Regardless of kind, mana combination, or philosophy, sorcery has three stable characteristics:
1) Sorcery is violent. It may be darkly pervasive, metaphysically violent, or even literally violent, but at some level it will be breaking something. This is an infuriating but nonetheless immutable element of sorcery spellbooks: it's never "nice."

2) Sorcery is unstable. Even the best sorcerer is groping for at least half his mana blind, deaf and dumb. Even the most erudite sorcerer cannot hope to encompass the exponential growth in laws and mechanics that comes from interfacing mana frequencies that were never meant to work together. Even the luckiest sorcerer cannot escape that sometimes two streams cross and that's the end of that. Sorcery has an inherent tendency toward creating an unpleasant explosion of curses and half-formed spell effects.

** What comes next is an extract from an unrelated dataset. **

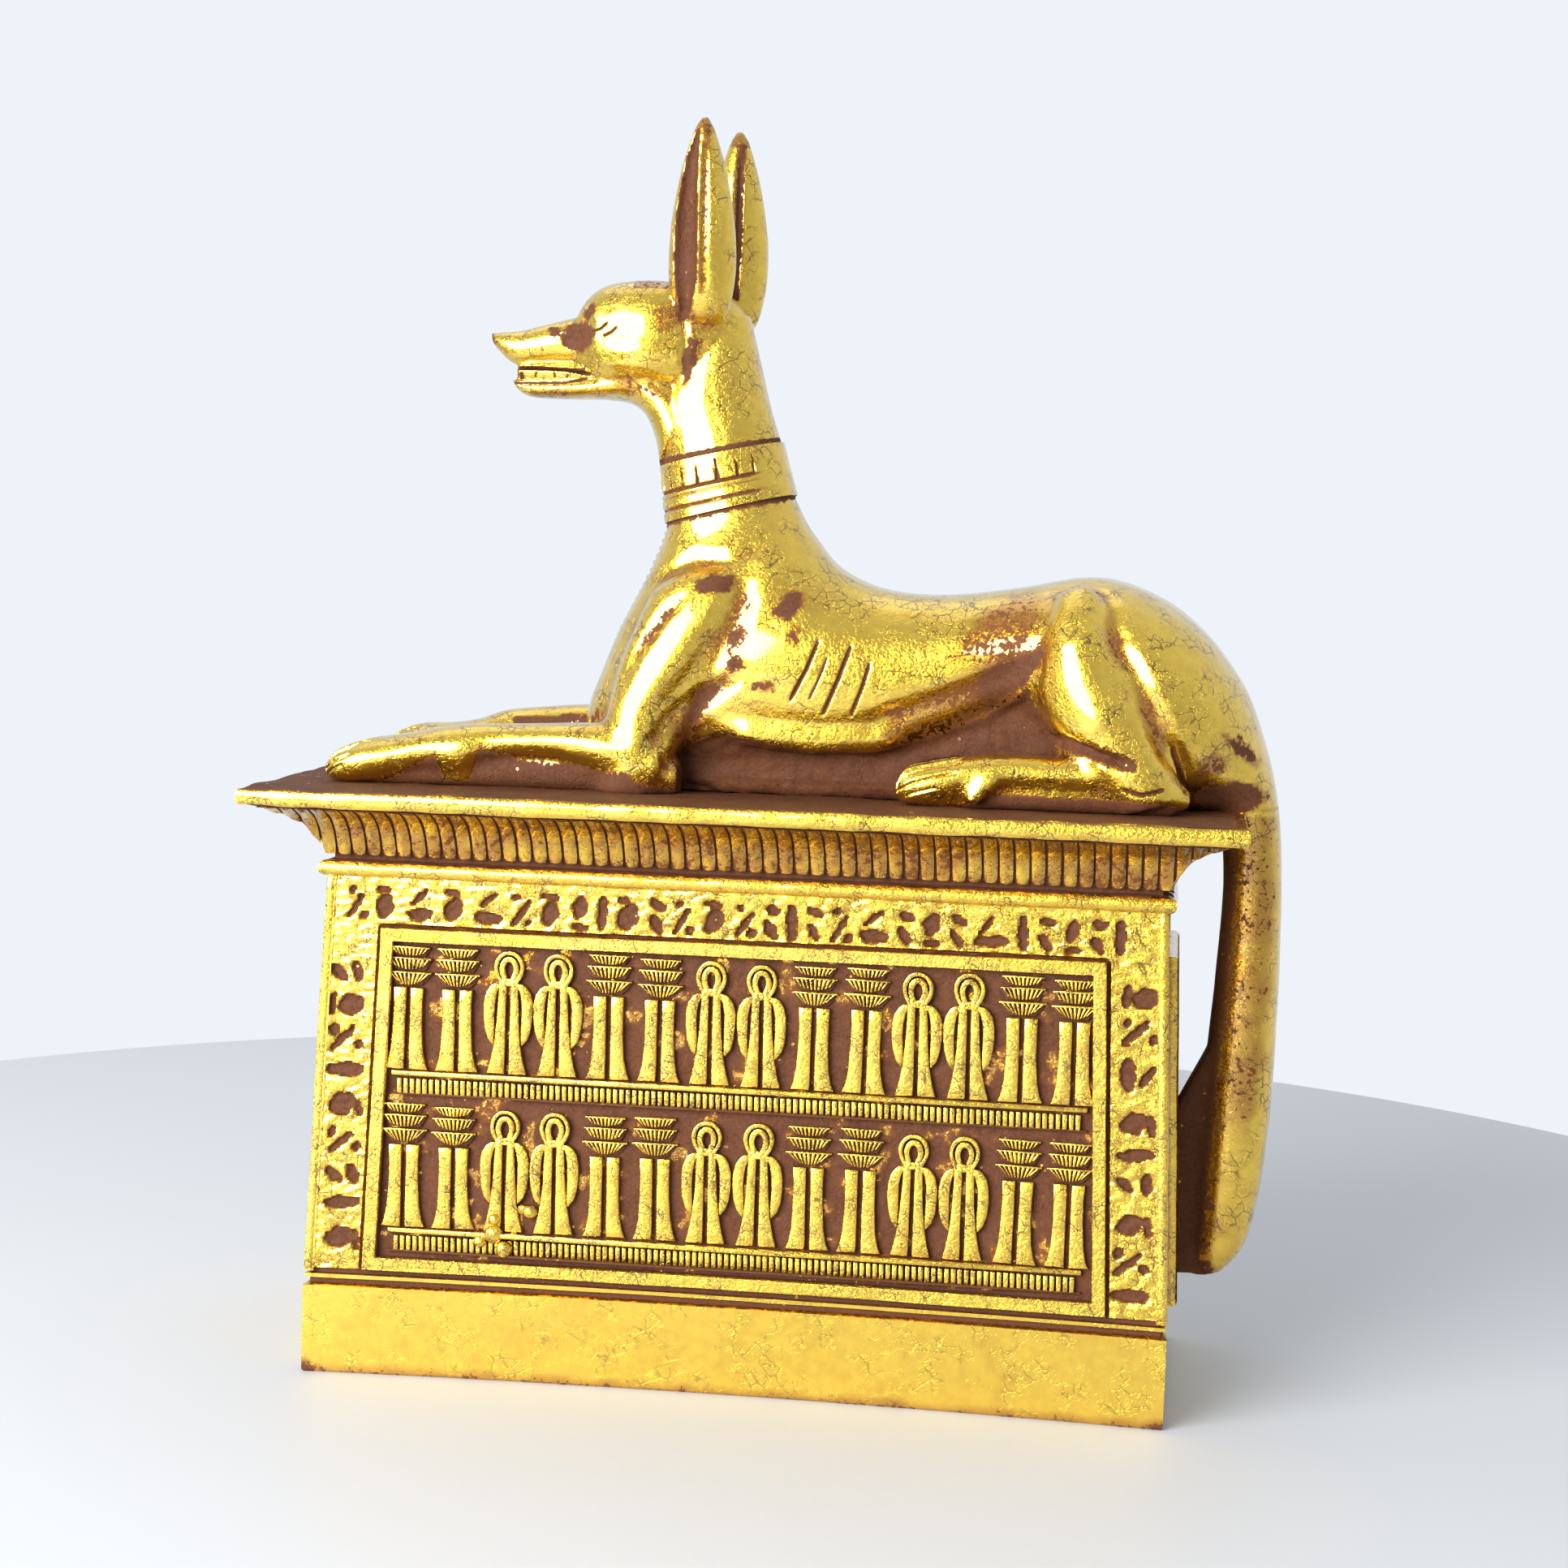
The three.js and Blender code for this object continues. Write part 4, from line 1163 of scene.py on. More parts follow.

3) Sorcery is greedy. High Sorcery exists to create in the world that which does not and cannot exist, because the magician arrogantly says it should. Low Sorcery is often lazy, attempting to do alone with sorcery what could be done with outside help or with an intentional mien of misanthropy.

The Sorcery Spellbooks:

High Sorcery:
Antinomic Sorcery
Hylomorphic Sorcery
Necromancy*
Teleologic Sorcery

  • A Necromancer named Jonathan Kigot coined the term "Ontologic Sorcery" for his blasphemy. Not many people understand what he meant, and no reputable scholar would be caught dead using the term.

Low Sorcery:
Feral Magic
Lay Necromancy
Low Sorcery

Antinomic, Hylomorphic, and Teleologic sorceries are guild-based. They can be permanently memorized, but can only be used by the relevant guild.

Feral Magic, Lay Necromancy, and Low Sorcery are scroll-based. They cannot be permanently memorized, but anyone can use them.

The High Sorcery "Necromancy" is not a single, distinct spellbook in practice, but the entire range of material the Necromancers Guild uses. It's placed there for completeness sake.

-Armifer

This message was originally posted in Abilities, Skills and Magic (4) \ Magic - Suggestions, Discussions and Thoughts (16), by DR-ARMIFER on the play.net forums.